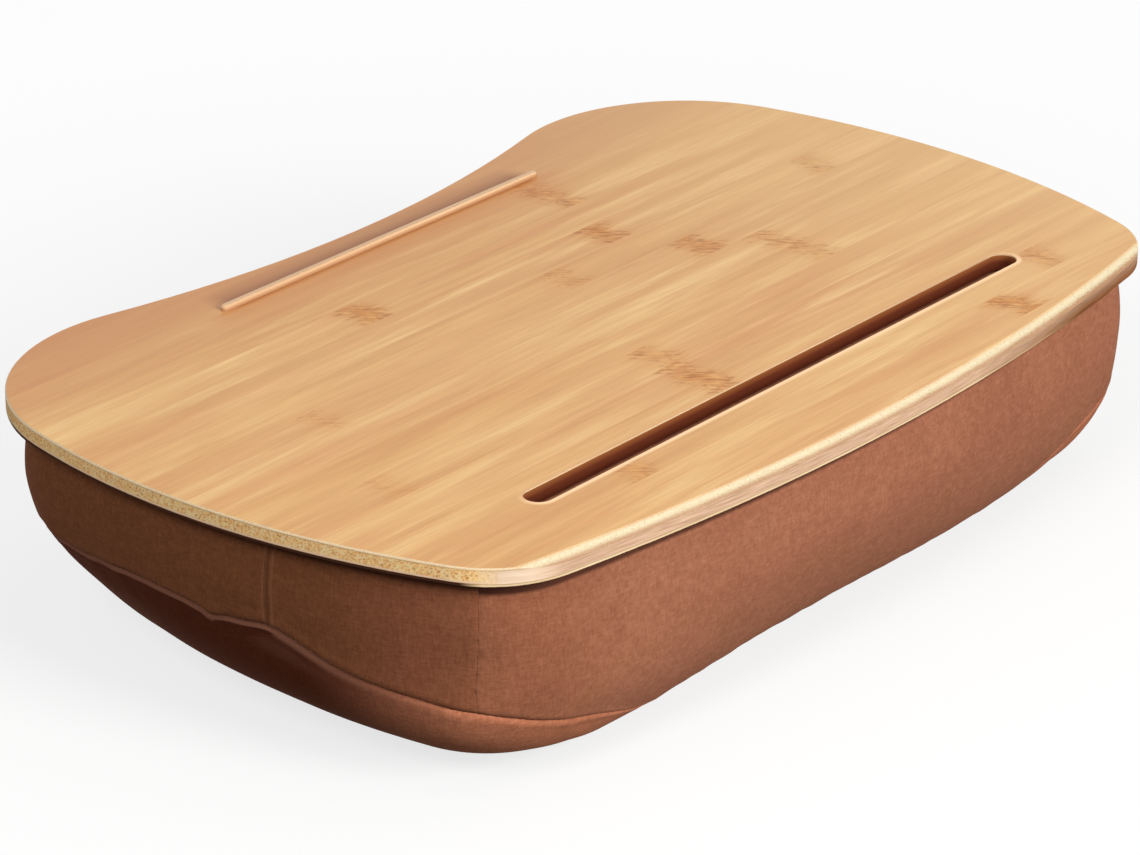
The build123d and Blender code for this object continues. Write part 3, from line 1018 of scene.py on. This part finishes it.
def thread():
    shade = Shade("seam_thread")
    ply = shade.noise(2400.0, 2.0, 0.5)
    base = shade.mix(ply, colour(84, 44, 32), colour(112, 64, 48))
    return shade.finish(base, 0.8, Normal=shade.bump(ply, 0.4, 0.0002), Specular_IOR_Level=0.2)


def tape():
    """Hook-and-loop tape: rows of small hooks seen as a fine grid."""
    shade = Shade("fastener_tape")
    hooks = shade.cells(900.0)
    weave = shade.noise(700.0, 3.0, 0.6)
    base = shade.mix(shade.spread(hooks, 0.1, 0.5), colour(30, 27, 26), colour(58, 52, 49))
    base = shade.tint(base, colour(22, 20, 20), weave, 0.4, 0.7, 0.4)
    return shade.finish(base, 0.75, Normal=shade.bump(hooks, 0.6, 0.0006))


# Pieces of the cushion

def smooth_piece(name, points, faces, material):
    piece = mesh_object(name, points, faces)
    for polygon in piece.data.polygons:
        polygon.use_smooth = True
    piece.data.materials.append(material)
    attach(piece, "root")
    return piece


def cloth_panel(name, points, faces, material, *nodes):
    """A cloth panel: its outer face as given, with its thickness inside."""
    used = sorted({v for face in faces for v in face})
    index = {v: i for i, v in enumerate(used)}
    faces = [tuple(index[v] for v in face) for face in faces]
    piece = smooth_piece(name, points[used], faces, material)
    solid = piece.modifiers.new("thickness", "SOLIDIFY")
    solid.thickness = CLOTH_THICKNESS
    solid.offset = -1.0
    solid.use_even_offset = False
    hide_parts(*nodes)


def make_cover(materials):
    """The six panels of the cover. Returns the grid of its points and where the seams are."""
    points, seam_row, seam_columns = cover_grid()
    rows, columns = points.shape[:2]
    end_right, corner_right, corner_left, end_left = seam_columns
    flat = points.reshape(-1, 3)

    sides = {
        "right_boxing": (end_right, corner_right),
        "front_boxing": (corner_right, corner_left),
        "left_boxing": (corner_left, end_left),
        "rear_boxing": (end_left, end_right),
    }
    for node, (start, stop) in sides.items():
        faces = grid_faces(columns, 0, seam_row, start, stop)
        cloth_panel("cloth_" + node, flat, faces, materials[node], node)

    middle = np.array([0.0, flat[(rows - 1) * columns:, 1].mean(), 0.0])
    rings = [middle + (points[-1] - middle) * share for share in REST_RINGS]
    under = np.concatenate([flat] + rings)
    last = rows - 1 + len(REST_RINGS)
    faces = grid_faces(columns, seam_row, last) + [row_points(columns, last)]
    material = materials["bottom_panel"]
    cloth_panel("cloth_bottom_panel", under, faces, material, "bottom_panel", "cushion_fill")

    rim = points[0]
    centre = np.array([0.0, rim[:, 1].mean(), rim[:, 2].mean()])
    lid = np.concatenate([centre + (rim - centre) * share for share in LID_RINGS])
    last = len(LID_RINGS) - 1
    faces = grid_faces(columns, 0, last) + [row_points(columns, last)]
    cloth_panel("cloth_top_panel", lid, faces, materials["top_panel"], "top_panel")
    return points, seam_row, seam_columns


# Stitches: pitch, length and radius along the lower seam and down the corner seams
LOWER_STITCH = (0.0036, 0.0019, 0.00026)
CORNER_STITCH = (0.0078, 0.0014, 0.0002)
CORNER_TOP = 0.080
STITCH_AHEAD = 0.0005
STITCH_SIDES = 6
# Rings of one stitch: place as a share of its length, radius as a share of the thread's
STITCH_RINGS = ((-0.5, 0.35), (-0.36, 0.9), (0.0, 1.0), (0.36, 0.9), (0.5, 0.35))


def stitch_row(name, path, outward, material, size):
    """A row of short raised threads along a path."""
    pitch, length, radius = size
    steps = np.linalg.norm(np.diff(path, axis=0), axis=1)
    running = np.concatenate([[0.0], np.cumsum(steps)])

    def read(line, place):
        return np.array([np.interp(place, running, line[:, k]) for k in range(3)])

    last = len(STITCH_RINGS) - 1
    one = grid_faces(STITCH_SIDES, 0, last)
    one += [row_points(STITCH_SIDES, 0), row_points(STITCH_SIDES, last)[::-1]]
    points, faces = [], []
    for place in (np.arange(int(running[-1] / pitch)) + 0.5) * pitch:
        middle = read(path, place)
        ahead = read(path, place + STITCH_AHEAD)
        up = read(outward, place)
        along = (ahead - middle) / (np.linalg.norm(ahead - middle) + TINY)
        up = up - along * np.dot(up, along)
        up /= np.linalg.norm(up) + TINY
        side = np.cross(along, up)
        first = len(points)
        for offset, share in STITCH_RINGS:
            centre = middle + along * offset * length
            for k in range(STITCH_SIDES):
                turn = 2 * math.pi * k / STITCH_SIDES
                points.append(centre + radius * share * (math.cos(turn) * up + math.sin(turn) * side))
        faces += [tuple(first + v for v in face) for face in one]
    piece = smooth_piece(name, np.array(points), faces, material)


def make_stitches(points, seam_row, seam_columns, material):
    normals = grid_normals(points)
    closed = list(range(points.shape[1])) + [0]
    path, outward = (values[seam_row][closed] for values in (points, normals))
    stitch_row("stitches_lower_seam", path, outward, material, LOWER_STITCH)
    for name, column in zip(("corner_right", "corner_left"), seam_columns[1:3]):
        first = int(np.argmax(points[:, column, 2] < CORNER_TOP))
        path, outward = (values[first:seam_row - 1, column] for values in (points, normals))
        stitch_row("stitches_" + name, path, outward, material, CORNER_STITCH)


# Board

def dress_board():
    top, core, ledge, strips = bamboo_top(), bamboo_edge(), bamboo_ledge(), tape()
    materials = {
        "top_veneer": top, "core_board": core, "bottom_veneer": core, "stop_ledge": ledge,
        "hook_strips": strips, "loop_strips": strips,
    }
    for node, material in materials.items():
        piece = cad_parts[node]
        piece.data.materials.clear()
        piece.data.materials.append(material)


# Studio

FLOOR_SIZE = 8.0
FLOOR_CLEARANCE = 0.0002
FLOOR_WHITE = 0.94
FLOOR_SHADE = 0.99
FLOOR_BOUNCE = 0.10
# The floor's own light for the camera, near the object and far from it, and the distances
FLOOR_GLOW = (0.75, 0.94)
FLOOR_REACH = (0.30, 0.70)
WORLD_LIGHT = 0.28
# Lamps: place, size, power, tint
LAMPS = {
    "key": ((0.0, 2.4, 1.25), 1.2, 65.0, (1.0, 0.985, 0.96)),
    "fill": ((-0.6, 0.6, 2.8), 2.4, 11.0, (1.0, 1.0, 1.0)),
    "side": ((2.0, 0.45, 1.75), 0.9, 24.0, (1.0, 1.0, 1.0)),
}
LAMP_TARGET = Vector((0, 0, 0.06))


def floor_paper():
    """White paper for the camera, and grey for the light that it throws back on the object."""
    shade = Shade("floor_paper")
    fibres = shade.noise(3.0, 2.0, 0.5)
    white = shade.mix(fibres, grey(FLOOR_WHITE), grey(FLOOR_WHITE * FLOOR_SHADE))
    seen = shade.looked_at()
    base = shade.mix(seen, grey(FLOOR_BOUNCE), white)
    material = shade.finish(base, 0.9, Specular_IOR_Level=0.0)
    glow = shade.spread(shade.distance(shade.x, shade.y), *FLOOR_REACH, *FLOOR_GLOW, smooth=True)
    paper = shade.tree.nodes["Principled BSDF"].outputs[0]
    light = shade.node("Emission", {}).outputs[0]
    blend = shade.node("MixShader", {0: shade.times(seen, glow), 1: paper, 2: light})
    shade.feed(shade.tree.nodes["Material Output"], {"Surface": blend.outputs[0]})
    return material


def make_floor():
    corners = FLOOR_SIZE / 2 * np.array([(-1, -1, 0), (1, -1, 0), (1, 1, 0), (-1, 1, 0)])
    corners[:, 2] = -FLOOR_CLEARANCE
    floor = mesh_object("floor", corners, [(0, 1, 2, 3)])
    floor.data.materials.append(floor_paper())


def make_lights():
    for name, (place, size, power, tint) in LAMPS.items():
        data = bpy.data.lights.new(name, "AREA")
        data.shape = "DISK"
        data.size = size
        data.energy = power
        data.color = tint
        lamp = bpy.data.objects.new(name, data)
        lamp.location = place
        lamp.rotation_euler = (LAMP_TARGET - Vector(place)).to_track_quat("-Z", "Y").to_euler()
        bpy.context.scene.collection.objects.link(lamp)


def make_world():
    """White where the camera looks, and a weak light on the object."""
    world = bpy.data.worlds.new("studio")
    world.use_nodes = True
    sky = Nodes(world.node_tree)
    strength = sky.spread(sky.looked_at(), 0.0, 1.0, WORLD_LIGHT, 1.0)
    sky.feed(sky.tree.nodes["Background"], {"Color": grey(1.0), "Strength": strength})
    bpy.context.scene.world = world


def make_camera():
    data = bpy.data.cameras.new("camera")
    data.sensor_width = SENSOR_WIDTH
    data.lens = FOCAL_PIXELS / PICTURE_WIDTH * SENSOR_WIDTH
    data.clip_end = CLIP_END
    camera = bpy.data.objects.new("camera", data)
    away = Vector((
        math.sin(VIEW_AZIMUTH) * math.cos(VIEW_ELEVATION),
        -math.cos(VIEW_AZIMUTH) * math.cos(VIEW_ELEVATION),
        math.sin(VIEW_ELEVATION),
    ))
    camera.location = VIEW_TARGET + away * VIEW_DISTANCE
    camera.rotation_euler = away.to_track_quat("Z", "Y").to_euler()
    bpy.context.scene.collection.objects.link(camera)
    bpy.context.scene.camera = camera


bpy.context.scene.view_settings.view_transform = "Standard"
dress_board()
grid, lower_seam_row, upright_columns = make_cover(cover_materials())
make_stitches(grid, lower_seam_row, upright_columns, thread())
make_floor()
make_lights()
make_world()
make_camera()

=-=-=-=-=

Your goal:
Within the listing above, extract exactly the lines from the line with "piece = cad_parts[node]" to the line with "LAMP_TARGET = Vector((0, 0, 0.06))", the two named lines included, and no others.

Expected answer:
        piece = cad_parts[node]
        piece.data.materials.clear()
        piece.data.materials.append(material)


# Studio

FLOOR_SIZE = 8.0
FLOOR_CLEARANCE = 0.0002
FLOOR_WHITE = 0.94
FLOOR_SHADE = 0.99
FLOOR_BOUNCE = 0.10
# The floor's own light for the camera, near the object and far from it, and the distances
FLOOR_GLOW = (0.75, 0.94)
FLOOR_REACH = (0.30, 0.70)
WORLD_LIGHT = 0.28
# Lamps: place, size, power, tint
LAMPS = {
    "key": ((0.0, 2.4, 1.25), 1.2, 65.0, (1.0, 0.985, 0.96)),
    "fill": ((-0.6, 0.6, 2.8), 2.4, 11.0, (1.0, 1.0, 1.0)),
    "side": ((2.0, 0.45, 1.75), 0.9, 24.0, (1.0, 1.0, 1.0)),
}
LAMP_TARGET = Vector((0, 0, 0.06))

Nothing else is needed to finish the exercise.